Your Pay and Pension Plans Are Unique. Your Financial Advice Should Be Too.
Most financial advice does not account for pensions, 403(b), 457, TSP, DROP, deferred comp, and other benefit choices. We help turn those moving parts into one clear retirement plan.
Public Sector Benefits Are Different
Federal and state employees often have valuable benefits, but they are not always easy to understand. Pension formulas, survivor options, deferred compensation plans, health benefits, and retirement timing can all affect the final outcome. The goal is not just to save more. The goal is to build a plan that accounts for what you have earned.
The Retirement Date Matters
A lot of public employees think of retirement as one date. In reality, small timing differences can affect pension eligibility, health benefits, leave payouts, Social Security timing, tax brackets, and withdrawal strategy.
More Than Just an Investment Account
We start with your baseline benefits: pension, employer retirement accounts, and healthcare coverage. From there, we look at your goals, Social Security strategy, and any additional savings needed to help secure your financial life.
Why Choose Us?
Public employees often have strong benefits but limited guidance on how to actually use them. HR can explain the forms. Plan providers can explain the account. But neither usually builds the full retirement picture around your goals. That is where we come in.
Government Employees Frequently Asked Questions
Here are some common questions we hear about financial planning for our public employees
Should I retire as soon as I am eligible?
Government pensions can have many moving parts.
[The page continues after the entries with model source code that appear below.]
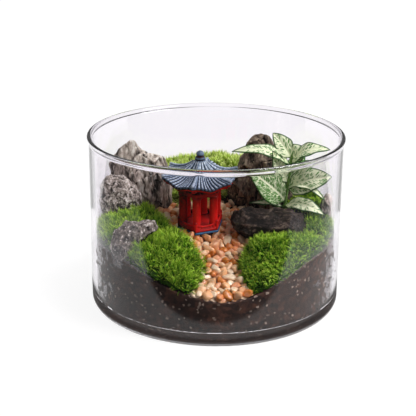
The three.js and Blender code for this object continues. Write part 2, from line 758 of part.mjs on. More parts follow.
const place = pavilionPlace();
const { plinthRadius, padRadius, padDepth, headroom } = PAVILION;
const pad = solid(hexPlate(padRadius, -padDepth, -GAP).applyMatrix4(place));
const pavilionCutters = [
  solid(hexPlate(plinthRadius + GAP, -GAP, headroom).applyMatrix4(place)),
  solid(hexPlate(padRadius + GAP, -padDepth - 1, 0).applyMatrix4(place)),
];
const stemCutter = stalk(STEM, STEM_RADIUS + GAP, 8);

const stones = Object.entries(STONES).map(([name, spec]) => ({
  name, spec, body: stone(spec), grown: stone(spec, GAP) }));
stones.forEach((one, i) => {
  const before = stones.slice(0, i).map((other) => other.grown);
  one.body = largest(without(one.body, before));
});
const stoneCutters = stones.map((one) => one.grown);

const cutSoil = without(soilBlock(0), [pavilionCutters[0], ...stoneCutters, stemCutter]);
const soil = largest(cutSoil.add(pad));
const aboveSoil = soilBlock(GAP);
const gravelBed = largest(without(gravel(aboveSoil), [...stoneCutters, ...pavilionCutters]));

const terrarium = new THREE.Group();
terrarium.add(node('glass_bowl', bowl(), 0xe9eef0, 0.03));
terrarium.add(node('soil', shape(soil), 0x33261f, 0.95));
terrarium.add(node('gravel_path', shape(gravelBed), 0xd9ad84, 0.55));

const plots = [prism(widened(PATH_OUTLINE, GAP))];
Object.entries(MOSS_OUTLINES).forEach(([name, outline], i) => {
  const cutters = [aboveSoil, ...plots, ...stoneCutters, ...pavilionCutters, stemCutter];
  const plot = prism(outline.points);
  const cushion = largest(without(mossCushion(outline, 100 + i).intersect(plot), cutters));
  plots.push(prism(widened(outline.points, GAP)));
  terrarium.add(node(name, shape(cushion), 0x6f9a22, 0.85));
});

for (const { name, spec, body } of stones) {
  terrarium.add(node(name, shape(body), spec.colour, 0.75));
}

const pavilion = new THREE.Group();
pavilion.applyMatrix4(place);
pavilion.add(node('pavilion_plinth', hexPlate(PAVILION.plinthRadius, 0, PAVILION.plinthHeight),
  0x2f5d80, 0.45));
pavilion.add(node('pavilion_body', shape(pavilionBody()), 0xb01818, 0.4));
pavilion.add(node('pavilion_roof', roof(), 0x7b8ea6, 0.5));
pavilion.add(node('pavilion_finial', finial(), 0x4a566b, 0.4));
terrarium.add(pavilion);

terrarium.add(node('nerve_plant', shape(nervePlant()), 0x8fb86a, 0.5));

export default terrarium;
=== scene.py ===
import math

import bmesh
import bpy
import numpy as np
from mathutils import Matrix, Vector, noise
from mathutils.bvhtree import BVHTree


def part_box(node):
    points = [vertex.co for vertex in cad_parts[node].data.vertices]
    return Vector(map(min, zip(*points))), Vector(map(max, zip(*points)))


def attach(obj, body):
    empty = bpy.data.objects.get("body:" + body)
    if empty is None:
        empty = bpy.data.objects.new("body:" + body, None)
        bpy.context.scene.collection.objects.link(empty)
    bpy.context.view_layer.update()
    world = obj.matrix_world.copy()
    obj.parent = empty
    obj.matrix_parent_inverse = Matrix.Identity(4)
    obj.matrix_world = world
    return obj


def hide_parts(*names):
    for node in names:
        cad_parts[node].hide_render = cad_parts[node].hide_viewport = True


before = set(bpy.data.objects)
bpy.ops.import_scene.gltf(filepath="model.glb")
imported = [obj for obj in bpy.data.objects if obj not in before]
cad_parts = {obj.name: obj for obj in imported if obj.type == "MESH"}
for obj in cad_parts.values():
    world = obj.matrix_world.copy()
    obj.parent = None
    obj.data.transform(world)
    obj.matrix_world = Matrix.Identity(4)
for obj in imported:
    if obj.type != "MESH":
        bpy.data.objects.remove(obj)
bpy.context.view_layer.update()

# A planted glass bowl: banked soil, moss, a gravel path, stones, a painted pavilion and a
# white-veined nerve plant. Row frame, metres: origin under the middle of the base, +Z up,
# the viewer's side towards -Y.

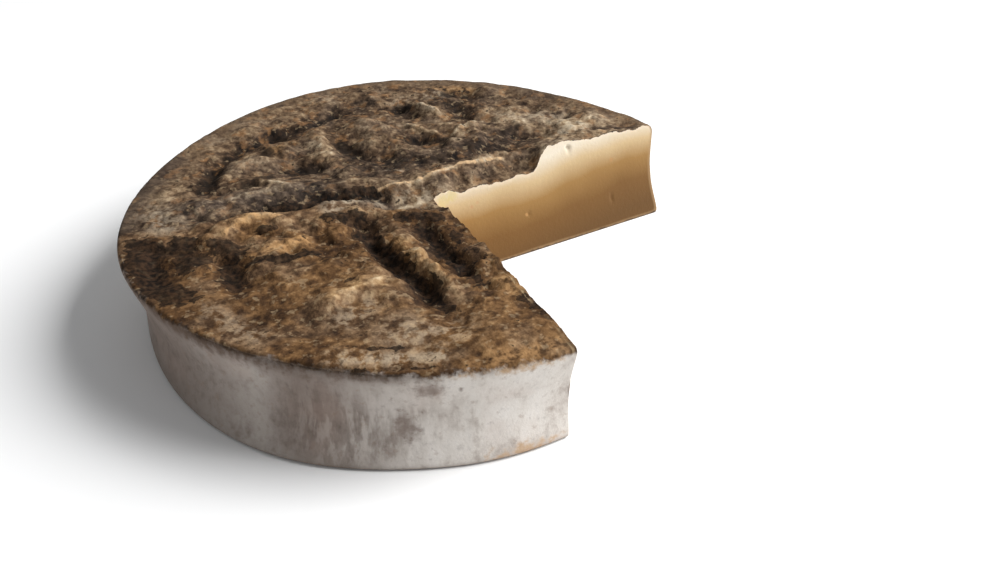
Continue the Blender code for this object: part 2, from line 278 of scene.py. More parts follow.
PALE_PATCHES = (
    (0.7, 4.5, ((-36, -12), (-26, -2), (-20, -2))),
    (0.6, 4.0, ((-8, 1), (2, 3))),
    (0.5, 6.0, ((-104, -8), (-98, -21))),
    (0.75, 3.4, ((-30, -105), (-14, -106), (2, -106))),
    (0.5, 8.0, ((-8, -93), (6, -94))),
    (0.5, 5.0, ((-28, -84), (-22, -78))),
    (0.4, 7.0, ((44, 70), (62, 69))),
    (0.9, 5.0, ((64, 48), (70, 54))),
    (0.4, 2.0, ((-1, 82), (7, 76))),
    (0.5, 3.0, ((-13, 19), (-10, 18))),
    (0.5, 4.0, ((2, 97), (8, 98))),
    (0.4, 4.0, ((-12, 92), (-8, 94))),
    (0.4, 5.0, ((-72, -76), (-56, -90))),
)
ORANGE_PATCHES = (
    (1.0, 1.4, CRESCENT),
    (0.9, 3.5, ((-57, -41), (-46, -36))),
    (0.7, 2.0, ((-84, -38), (-81, -33))),
    (0.7, 2.4, ((-64, 42), (-61, 45))),
    (0.7, 2.6, ((5, 106), (25, 102))),
    (0.55, 3.6, ((18, -109), (30, -107), (40, -103))),
    (0.5, 3.0, ((24, -66), (29, -75))),
)
GREY_PATCHES = (
    (1.1, 8.0, ((-90, -10), (-70, -2), (-44, 6))),
    (0.8, 8.0, ((-36, -12), (-20, -4))),
    (0.9, 6.0, ((-113, -21), (-113, 2), (-106, 36))),
    (0.7, 9.0, ((-78, -18), (-92, -18))),
    (0.5, 8.0, ((-32, -84), (-20, -88))),
    (0.6, 12.0, ((-20, 24), (10, 34), (40, 50))),
)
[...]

Your years of service, highest-paid years, retirement date, unused leave, survivor options, and even the time of year you retire may affect your lifetime benefit.
In some pension systems, a few extra months of work can change the benefit calculation, increase service credit, affect healthcare eligibility, or improve the final average salary used to calculate your pension.
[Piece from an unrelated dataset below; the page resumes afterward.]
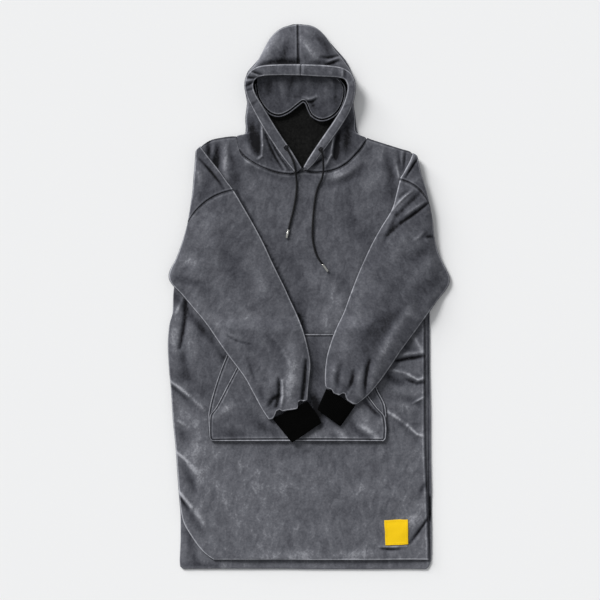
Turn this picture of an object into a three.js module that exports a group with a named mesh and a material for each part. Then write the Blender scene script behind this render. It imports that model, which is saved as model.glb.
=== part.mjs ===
// A long plush hooded pullover with a sleep mask in its hood, laid flat on its back.
// The sleeves are folded across the front, and their cuffs rest on the pocket.
// Millimetres. +Z is up, +Y runs from the hem to the hood, and +X is to the right as it is seen from above.
// The origin is on the floor, under the middle of the laid garment.
import * as THREE from "three";

// Driving sizes
const CLOTH = 4.5; // plush outer and its fleece backing, as one wall
const LINING = 2; // black fleece seen inside the hood
const POCKET_CLOTH = 3;
const RIB_CLOTH = 3.2; // black rib knit of the cuffs
const SEAM_GAP = 0.4; // between two pieces that are sewn edge to edge
const LAYER_GAP = 0.8; // between two cloths that lie on each other
const SLEEVE_GAP = 0.5; // under a sleeve, where two curved cloths meet
const AIR = 2.4; // air between front and back, away from the side seams
const AIR_WIDTH = 70; // how far in from a side seam the front reaches that height
const ROLL = 8; // width of the rounding along a cut or folded edge
const SLEEVE_HEIGHT = 12.6; // both walls of a sleeve and the air in it
const CUFF_HEIGHT = 9;
const POCKET_TOP_Y = -83;
const POCKET_FOOT_Y = -317;
const CORD_RADIUS = 2.2;
const AGLET_RADIUS = 2.7;
const AGLET_LENGTH = 19;
const EYELET_OUTER = 5.4;
const EYELET_INNER = 2.9;
const EYELET_HEIGHT = 1.4;
const BAND_HALF_HEIGHT = 4;
const LABEL_THICK = 1.2;

// Colours
const PLUSH_GREY = 0x55565c;
const LINING_BLACK = 0x17171a;
const RIB_BLACK = 0x0c0c0e;
const CORD_BLACK = 0x111114;
const LABEL_YELLOW = 0xf5c400;
const METAL = 0xb9bab8;
const METAL_DARK = 0x2b2b2e;

// Side seams from the hem to the shoulder tip. The front's lower left corner is tucked back in a curve,
// and the back runs further out than the front there and along the right side.
const SIDES = [
  { y: -600, left: -150, right: 264, backLeft: -281, backRight: 264 },
  { y: -580, left: -205, right: 264, backLeft: -284, backRight: 269 },
  { y: -560, left: -227, right: 264, backLeft: -283, backRight: 270 },
  { y: -527, left: -248, right: 263, backLeft: -282, backRight: 270 },
  { y: -494, left: -266, right: 262, backLeft: -282, backRight: 270 },
  { y: -464, left: -281, right: 261, backLeft: -283, backRight: 270 },
  { y: -430, left: -286, right: 260, backLeft: -285, backRight: 270 },
  { y: -390, left: -289, right: 258, backLeft: -287, backRight: 269 },
  { y: -330, left: -293, right: 256, backLeft: -291, backRight: 268 },
  { y: -270, left: -299, right: 255, backLeft: -297, backRight: 268 },
  { y: -205, left: -303, right: 255, backLeft: -301, backRight: 267 },
  { y: -150, left: -308, right: 255, backLeft: -305, backRight: 266 },
  { y: -105, left: -310, right: 255, backLeft: -306, backRight: 266 },
  { y: -64, left: -307, right: 255, backLeft: -303, backRight: 266 },
  { y: -31, left: -299, right: 256, backLeft: -297, backRight: 266 },
  { y: 5, left: -298, right: 258, backLeft: -296, backRight: 264 },
  { y: 50, left: -291, right: 259, backLeft: -289, backRight: 262 },
  { y: 105, left: -277, right: 257, backLeft: -276, backRight: 260 },
  { y: 165, left: -260, right: 254, backLeft: -259, backRight: 256 },
  { y: 215, left: -253, right: 247, backLeft: -252, backRight: 249 },
  { y: 268, left: -247, right: 237, backLeft: -246, backRight: 238 },
  { y: 323, left: -239, right: 223, backLeft: -238, backRight: 224 },
];

// Neck seam at the front, from the left shoulder to the right one.
const NECK = [
  { x: -159, y: 347 },
  { x: -155, y: 330 },
  { x: -148, y: 315 },
  { x: -129, y: 299 },
  { x: -103, y: 285.5 },
  { x: -67, y: 273.5 },
  { x: -38, y: 270.5 },
  { x: -19, y: 275.5 },
  { x: -11, y: 277 },
  { x: 18, y: 274 },
  { x: 53, y: 279 },
  { x: 82, y: 293.5 },
  { x: 107, y: 318 },
  { x: 120, y: 334 },
  { x: 126.5, y: 347 },
];
const NECK_LEFT_END = 7; // the left hood piece is sewn to the rows up to this one
const NECK_RIGHT_START = 8; // and the right one from this row on
const SHOULDER_LEFT = [
  { x: -239, y: 323 },
  { x: -236, y: 327 },
  { x: -215, y: 341 },
  { x: -187, y: 345 },
  { x: -163, y: 347.5 },
];
const SHOULDER_RIGHT = [
  { x: 131, y: 346.5 },
  { x: 157, y: 339 },
  { x: 200, y: 322 },
  { x: 219, y: 317 },
  { x: 223, y: 315 },
];

// Neck seam at the back, from left to right.
const BACK_NECK = [
  { x: -159, y: 345 },
  { x: -150, y: 342.5 },
  { x: -125, y: 339.5 },
  { x: -90, y: 336 },
  { x: -55, y: 333.5 },
  { x: -17, y: 332.5 },
  { x: 20, y: 333.5 },
  { x: 58, y: 336 },
  { x: 95, y: 340 },
  { x: 118, y: 343 },
  { x: 126.5, y: 345 },
];

// Largest folds of the front: a ridge where height is positive and a crease where it is negative.
const FRONT_FOLDS = [
  { x0: -270, y0: -4, x1: -283, y1: -118, width: 12, height: -3.8 },
  { x0: -291, y0: -24, x1: -299, y1: -140, width: 13, height: 3.2 },
  { x0: -262, y0: -40, x1: -258, y1: -150, width: 20, height: 1.8 },
  { x0: -300, y0: -190, x1: -226, y1: -262, width: 16, height: 3 },
  { x0: -292, y0: -222, x1: -262, y1: -262, width: 15, height: -2.4 },
  { x0: -280, y0: -300, x1: -244, y1: -420, width: 18, height: -2.2 },
  { x0: -250, y0: -308, x1: -238, y1: -400, width: 17, height: 2.4 },
  { x0: -288, y0: -408, x1: -218, y1: -514, width: 15, height: 3.4 },
  { x0: -280, y0: -438, x1: -236, y1: -512, width: 12, height: -2.4 },
  { x0: -262, y0: -486, x1: -208, y1: -570, width: 14, height: 2.6 },
  { x0: 192, y0: -263, x1: 250, y1: -304, width: 13, height: 3 },
  { x0: 204, y0: -298, x1: 250, y1: -322, width: 14, height: -1.8 },
  { x0: 190, y0: -138, x1: 250, y1: -146, width: 12, height: -3 },
  { x0: 186, y0: -158, x1: 248, y1: -174, width: 11, height: 2.8 },
  { x0: 196, y0: -190, x1: 248, y1: -186, width: 12, height: -2.4 },
  { x0: 204, y0: -228, x1: 248, y1: -216, width: 12, height: 2.4 },
  { x0: 259, y0: -484, x1: 226, y1: -534, width: 11, height: -2.4 },
  { x0: 236, y0: -478, x1: 204, y1: -528, width: 16, height: 1.8 },
  { x0: 176, y0: -560, x1: 232, y1: -566, width: 12, height: -2.2 },
  { x0: -216, y0: 334, x1: -216, y1: 302, width: 9, height: -2.6 },
  { x0: -198, y0: 328, x1: -200, y1: 286, width: 10, height: -2.8 },
  { x0: -182, y0: 326, x1: -182, y1: 262, width: 11, height: 3 },
  { x0: 168, y0: 318, x1: 176, y1: 268, width: 13, height: -2.2 },
  { x0: 184, y0: 318, x1: 190, y1: 272, width: 10, height: 2.2 },
];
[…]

Before choosing a date, it is worth running the numbers. We can perform a Retirement Checkup to help you compare your options and understand whether retiring now or waiting may better support your long-term plan.
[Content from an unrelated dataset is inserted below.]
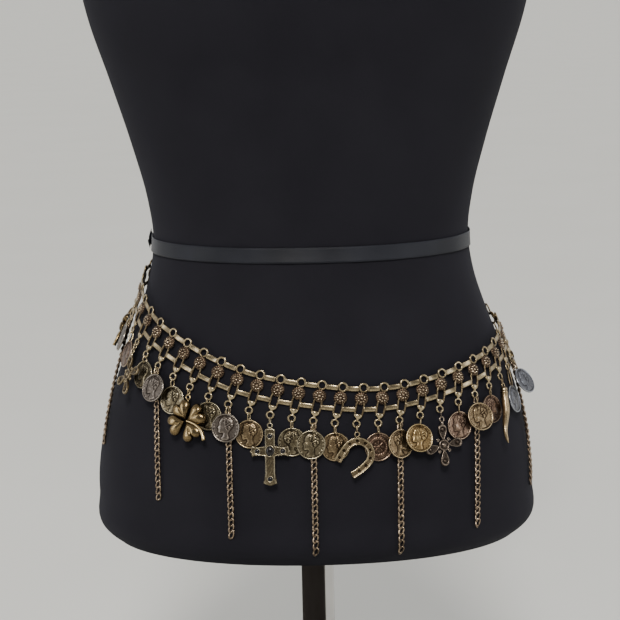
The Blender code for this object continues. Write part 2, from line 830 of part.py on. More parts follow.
def heading(column, place, goal):
    """Unit step, across and down, from one world point towards another."""
    along, up, _ = skin_axes(*column.chart(*column.leaned(0.0, ROSETTE_T)))
    way = Vector(((goal - place).dot(along), -(goal - place).dot(up)))
    return way.normalized()


def closure(columns, collection):
    """Clasp between the belt's ends, and the extender whose tail hangs from it."""
    last, first = columns[-1], columns[0]
    near, far = Vector(end_spot(1)), Vector(end_spot(-1))
    here, there = last.at(0, ROSETTE_T, *near), first.at(0, ROSETTE_T, *far)
    reach = END_RING_RADIUS + LENGTH_GAP

    way = heading(last, here, there)
    aside = Vector((way.y, -way.x))
    stations = (0.0, 2.5, CLASP_LENGTH - 3.0, CLASP_LENGTH)
    halves = (1.5, CLASP_HALF, CLASP_HALF, 1.5)
    outline, hole = [], []
    for side in (-1, 1):
        for x, half in list(zip(stations, halves))[::side]:
            outline.append(near + way * (reach + x) + aside * side * half)
            x = min(max(x, WIRE), CLASP_LENGTH - WIRE)
            hole.append(near + way * (reach + x) + aside * side * max(half - WIRE, 0.6))
    clasp = Lattice()
    clasp.strip(*[[last.at(0, ROSETTE_T, *spot) for spot in row] for row in (outline, hole)], closed=True)
    clasp.build("clasp", collection, "gold")

    tail = Lattice()
    tall = LINK_HALF * math.sin(math.pi / 3) + LINK_STRETCH
    hook = far + heading(first, there, here) * (END_RING_RADIUS + LINK_HALF + TAIL_GAP)
    for link in range(TAIL_LINKS):
        spot = (hook.x, hook.y + link * 2 * tall)
        tail.ring(first, 0, ROSETTE_T, *spot, LINK_HALF, LINK_HOLE, LINK_STRETCH)
    tail.build("extender", collection, "bronze")


def main():
    for obj in list(bpy.data.objects):
        bpy.data.objects.remove(obj)
    form = new_collection("dress_form")
    belt = new_collection("coin_belt")
    torso(form)
    neck_cap(form)
    stand(form)
    waist_tape(form)
    columns = belt_columns()
    belt_lengths(columns, belt)
    pendants(columns, belt)
    closure(columns, belt)


main()
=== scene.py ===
# %% [markdown]
# # A hip belt of coins and charms on a dress form
# The belt is antiqued brass all through: a ladder of wire loops and flat bars, with a rosette on
# every loop, and coins, charms and curb chains hanging from it. It is worn by a limbless form that
# is covered in black jersey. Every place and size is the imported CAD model's, worked out here by the
# same formulas. This script puts a finely shaped piece over each CAD node, and gives it a finish.

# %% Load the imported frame
from math import cos, exp, pi, radians, sin

import bpy
import numpy as np
from mathutils import Matrix, Vector


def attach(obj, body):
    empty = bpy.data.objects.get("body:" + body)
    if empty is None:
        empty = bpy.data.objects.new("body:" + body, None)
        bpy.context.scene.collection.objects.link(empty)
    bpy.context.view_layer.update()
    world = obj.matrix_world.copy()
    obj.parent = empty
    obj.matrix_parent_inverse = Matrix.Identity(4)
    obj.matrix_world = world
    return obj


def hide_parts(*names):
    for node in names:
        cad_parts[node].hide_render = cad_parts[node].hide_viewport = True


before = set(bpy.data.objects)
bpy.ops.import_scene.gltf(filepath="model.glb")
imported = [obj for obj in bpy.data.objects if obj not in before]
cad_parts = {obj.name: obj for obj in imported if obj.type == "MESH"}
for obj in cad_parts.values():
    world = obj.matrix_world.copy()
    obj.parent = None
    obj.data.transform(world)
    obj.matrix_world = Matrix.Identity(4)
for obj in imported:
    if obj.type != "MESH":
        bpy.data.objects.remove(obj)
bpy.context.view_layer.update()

MM = 0.001

# %% [markdown]
# ## Surfaces from grids
# Every shape below is a grid of rows, each row a closed ring of points. A grid can be filled in
# face by face, but the numbers of all its faces follow from the row and the place in the row, so
# one array sum gives them at once. A ring that shrinks to a point is closed by a fan of triangles.


# %% Faces of a grid
def ring_faces(rows, across, joined=False):
    """Face i, j joins points (i, j), (i, j+1), (i+1, j+1), (i+1, j); j wraps, and i too if joined."""
    i = np.arange(rows if joined else rows - 1)[:, None]
    j = np.arange(across)[None, :]
    after = (j + 1) % across
    below = (i + 1) % rows
    corners = [i * across + j, i * across + after, below * across + after, below * across + j]
    return np.stack(np.broadcast_arrays(*corners), -1).reshape(-1, 4).tolist()


def placed(name, data):
    """An object in the scene, at the origin."""
    made = bpy.data.objects.new(name, data)
    bpy.context.scene.collection.objects.link(made)
    return made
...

How does my pension affect how I should invest?
For many career public employees, the short answer is: less bonds, more stocks.
A pension can act like a stable income floor in retirement. Because part of your future income may already be covered by a pension, you may be able to take more investment risk in your TSP, 403(b), 457, IRA, or brokerage account than someone who must rely entirely on their savings.
That does not mean every pension employee should invest aggressively. Your pension amount, survivor benefit, savings level, retirement timeline, and comfort with market swings still matter. But in many cases, a strong pension can allow the investment portfolio to focus more on long-term growth and less on replacing every dollar of retirement income.
What should I do with my TSP, 403(b), or 457 after I retire?
You invested for your entire career. Once you retire, the question becomes how to turn those savings into usable income.
There are three broad options:
- Keep the account invested and sell investments over time to pay expenses.
- Reposition part of the account into income-producing investments, such as bonds or dividend-paying stocks/funds.
- Use part of the account to purchase guaranteed income, such as an annuity.
The right mix depends on your pension income, spending needs, tax situation, risk tolerance, and desire for flexibility. At Journey, we often analyze a guardrails strategy, which blends long-term investing, income-producing investments, and a disciplined withdrawal plan designed to adjust as markets and spending needs change.
Should I choose a survivor benefit for my pension?
Survivor benefits may seem like an obvious choice, but the decision can be more complex than it first appears. In many cases, a survivor benefit works somewhat like life insurance: you accept a lower pension payment during retirement so another person may continue receiving income after your death.
Depending on the pension system, that reduction can be more or less expensive than other ways to protect a spouse or dependent. Health, family history, age differences, other assets, insurance coverage, and the survivor’s future income needs should all be considered.
If the retiree has significant health concerns or a shorter life expectancy, survivor benefits may become more important.
Journey does not sell insurance products, but we can help analyze the tradeoffs and point you toward the option that best fits your situation.
Can I retire early?
Early retirement is possible, but it usually requires planning well before your final day of work. The earlier and more consistently you saved, the more flexibility you may have when deciding when to leave.
Your retirement date does not have to be tied to Social Security or even your pension. The key question is whether you have enough accessible assets to cover the gap years before those benefits begin. Taxable accounts, Roth contributions, cash reserves, and certain 457 plans may all play a role in creating that bridge.
This is one of the areas where planning matters most. We can perform a Retirement Checkup or build a long-term plan to help determine whether early retirement is realistic and what steps may improve your chances.